* START Items *
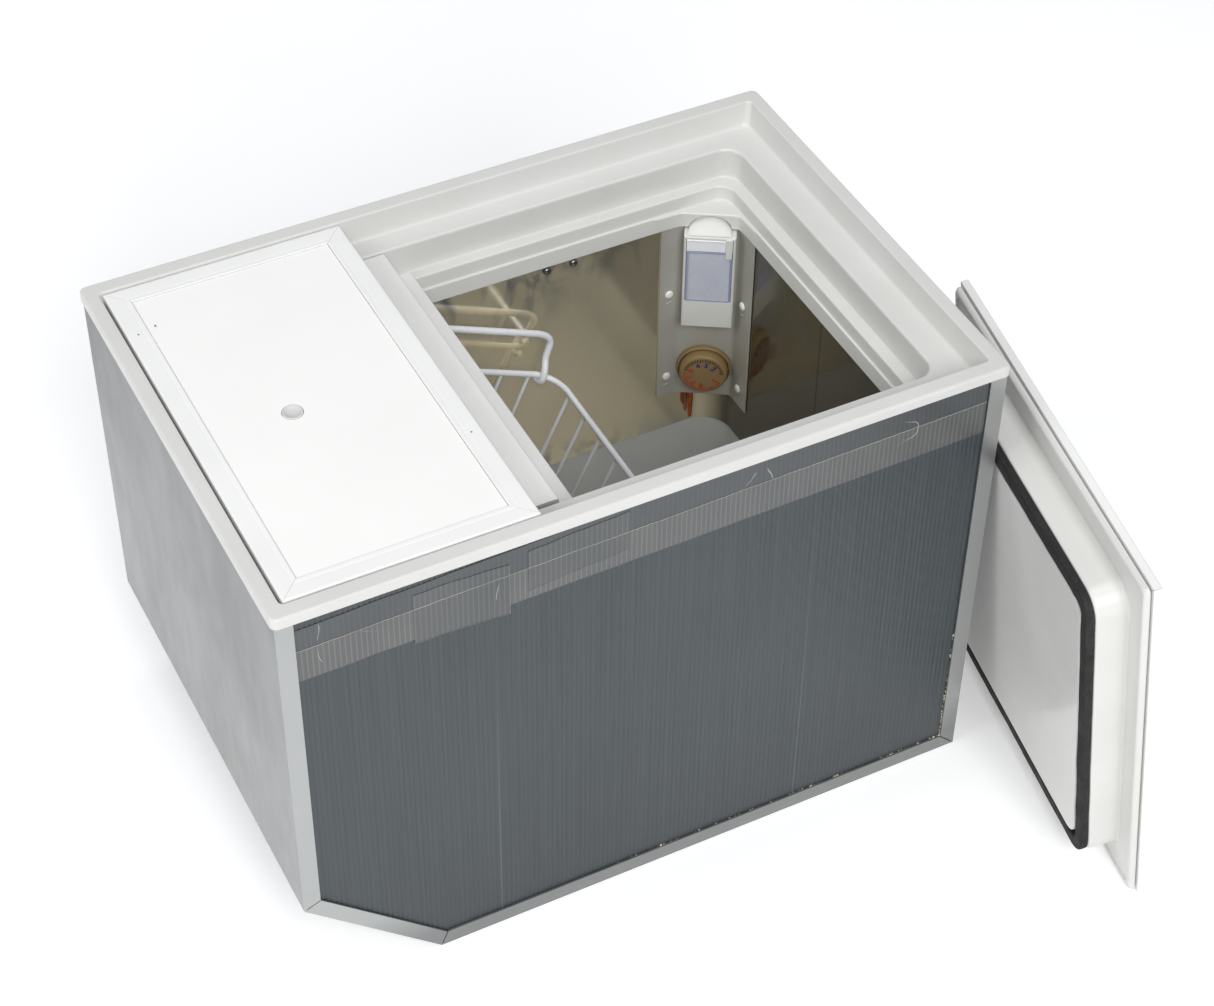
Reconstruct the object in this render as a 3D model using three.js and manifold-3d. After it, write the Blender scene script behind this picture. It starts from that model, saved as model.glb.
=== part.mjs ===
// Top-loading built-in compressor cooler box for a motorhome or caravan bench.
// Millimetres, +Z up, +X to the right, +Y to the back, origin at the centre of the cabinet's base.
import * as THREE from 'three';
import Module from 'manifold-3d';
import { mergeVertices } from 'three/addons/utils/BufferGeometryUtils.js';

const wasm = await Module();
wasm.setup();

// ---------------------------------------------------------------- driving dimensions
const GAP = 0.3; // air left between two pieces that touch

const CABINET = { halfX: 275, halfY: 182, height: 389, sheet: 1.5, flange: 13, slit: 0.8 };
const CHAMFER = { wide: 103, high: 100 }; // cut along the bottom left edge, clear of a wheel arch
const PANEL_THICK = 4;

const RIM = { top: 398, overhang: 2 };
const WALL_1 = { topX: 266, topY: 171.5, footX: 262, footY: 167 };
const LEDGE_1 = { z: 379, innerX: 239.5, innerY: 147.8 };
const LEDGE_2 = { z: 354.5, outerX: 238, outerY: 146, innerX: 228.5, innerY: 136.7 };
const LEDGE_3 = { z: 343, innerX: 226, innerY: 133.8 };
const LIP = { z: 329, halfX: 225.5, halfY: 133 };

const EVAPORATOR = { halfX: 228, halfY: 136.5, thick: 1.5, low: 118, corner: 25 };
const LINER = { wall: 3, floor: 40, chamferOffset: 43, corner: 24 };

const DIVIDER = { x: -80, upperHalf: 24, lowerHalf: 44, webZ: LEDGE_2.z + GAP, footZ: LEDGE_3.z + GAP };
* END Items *
* START Items *
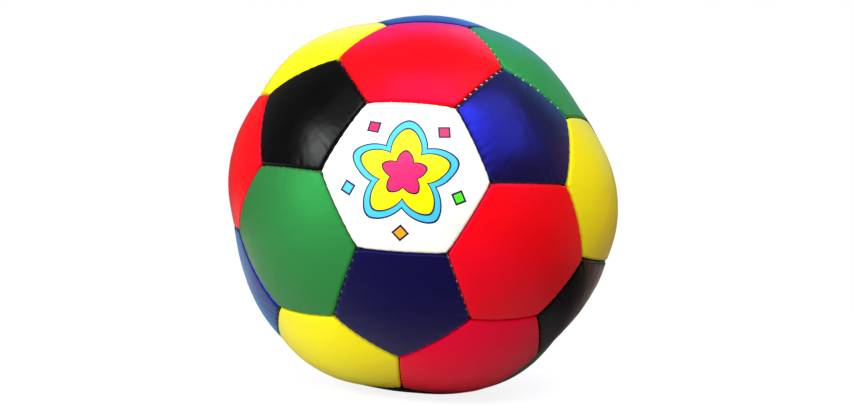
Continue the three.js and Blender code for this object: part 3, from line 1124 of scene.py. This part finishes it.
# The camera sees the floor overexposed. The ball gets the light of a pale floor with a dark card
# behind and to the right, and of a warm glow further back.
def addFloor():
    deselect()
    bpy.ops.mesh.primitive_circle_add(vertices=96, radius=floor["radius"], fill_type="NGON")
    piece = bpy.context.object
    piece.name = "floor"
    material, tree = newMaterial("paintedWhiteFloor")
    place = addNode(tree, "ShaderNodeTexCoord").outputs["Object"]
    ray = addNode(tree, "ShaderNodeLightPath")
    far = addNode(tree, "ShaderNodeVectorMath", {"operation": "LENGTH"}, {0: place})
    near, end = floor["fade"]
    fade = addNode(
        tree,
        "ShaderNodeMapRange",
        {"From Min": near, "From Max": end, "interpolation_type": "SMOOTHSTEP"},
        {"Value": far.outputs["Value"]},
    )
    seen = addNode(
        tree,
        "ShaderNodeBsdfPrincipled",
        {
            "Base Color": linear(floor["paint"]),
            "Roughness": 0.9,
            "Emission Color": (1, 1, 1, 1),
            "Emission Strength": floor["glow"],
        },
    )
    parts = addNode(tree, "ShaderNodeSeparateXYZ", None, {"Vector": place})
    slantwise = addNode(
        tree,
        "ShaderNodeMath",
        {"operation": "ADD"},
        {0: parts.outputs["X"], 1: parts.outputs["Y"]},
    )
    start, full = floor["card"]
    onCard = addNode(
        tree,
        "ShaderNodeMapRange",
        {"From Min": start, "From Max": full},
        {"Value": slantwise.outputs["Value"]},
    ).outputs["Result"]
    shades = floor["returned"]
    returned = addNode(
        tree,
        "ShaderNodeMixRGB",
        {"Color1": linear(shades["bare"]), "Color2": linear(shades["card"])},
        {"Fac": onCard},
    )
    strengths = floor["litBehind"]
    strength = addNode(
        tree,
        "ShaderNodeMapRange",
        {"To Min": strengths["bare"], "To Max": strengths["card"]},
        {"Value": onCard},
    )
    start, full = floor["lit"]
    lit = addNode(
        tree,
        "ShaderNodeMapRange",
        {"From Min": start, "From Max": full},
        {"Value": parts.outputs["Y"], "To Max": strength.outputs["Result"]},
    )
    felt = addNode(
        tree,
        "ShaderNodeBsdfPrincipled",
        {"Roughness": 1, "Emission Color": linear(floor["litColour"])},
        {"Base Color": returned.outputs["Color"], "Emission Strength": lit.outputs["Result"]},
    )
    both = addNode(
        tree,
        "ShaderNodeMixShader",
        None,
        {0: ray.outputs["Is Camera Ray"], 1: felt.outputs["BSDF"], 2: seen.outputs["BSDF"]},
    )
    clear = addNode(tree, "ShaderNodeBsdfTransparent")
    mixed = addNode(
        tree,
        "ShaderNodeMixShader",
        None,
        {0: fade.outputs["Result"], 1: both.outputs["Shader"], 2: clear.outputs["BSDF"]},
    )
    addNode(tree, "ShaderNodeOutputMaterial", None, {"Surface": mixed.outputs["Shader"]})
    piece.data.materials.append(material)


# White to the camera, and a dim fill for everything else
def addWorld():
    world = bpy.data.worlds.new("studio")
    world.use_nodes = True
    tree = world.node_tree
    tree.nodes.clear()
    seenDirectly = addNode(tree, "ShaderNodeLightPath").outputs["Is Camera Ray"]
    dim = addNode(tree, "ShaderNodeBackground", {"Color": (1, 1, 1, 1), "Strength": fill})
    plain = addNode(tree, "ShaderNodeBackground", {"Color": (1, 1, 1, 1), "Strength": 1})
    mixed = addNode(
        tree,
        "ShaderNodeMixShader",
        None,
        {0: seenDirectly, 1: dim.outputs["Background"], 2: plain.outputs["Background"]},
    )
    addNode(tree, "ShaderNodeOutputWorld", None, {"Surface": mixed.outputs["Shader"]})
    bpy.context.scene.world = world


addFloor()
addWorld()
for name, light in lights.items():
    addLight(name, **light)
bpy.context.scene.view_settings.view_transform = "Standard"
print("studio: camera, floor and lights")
* END Items *
### Exercise description:
State how many lines of the listing above hold the word "scene", with nothing but the number.

### Solution to this exercise:
4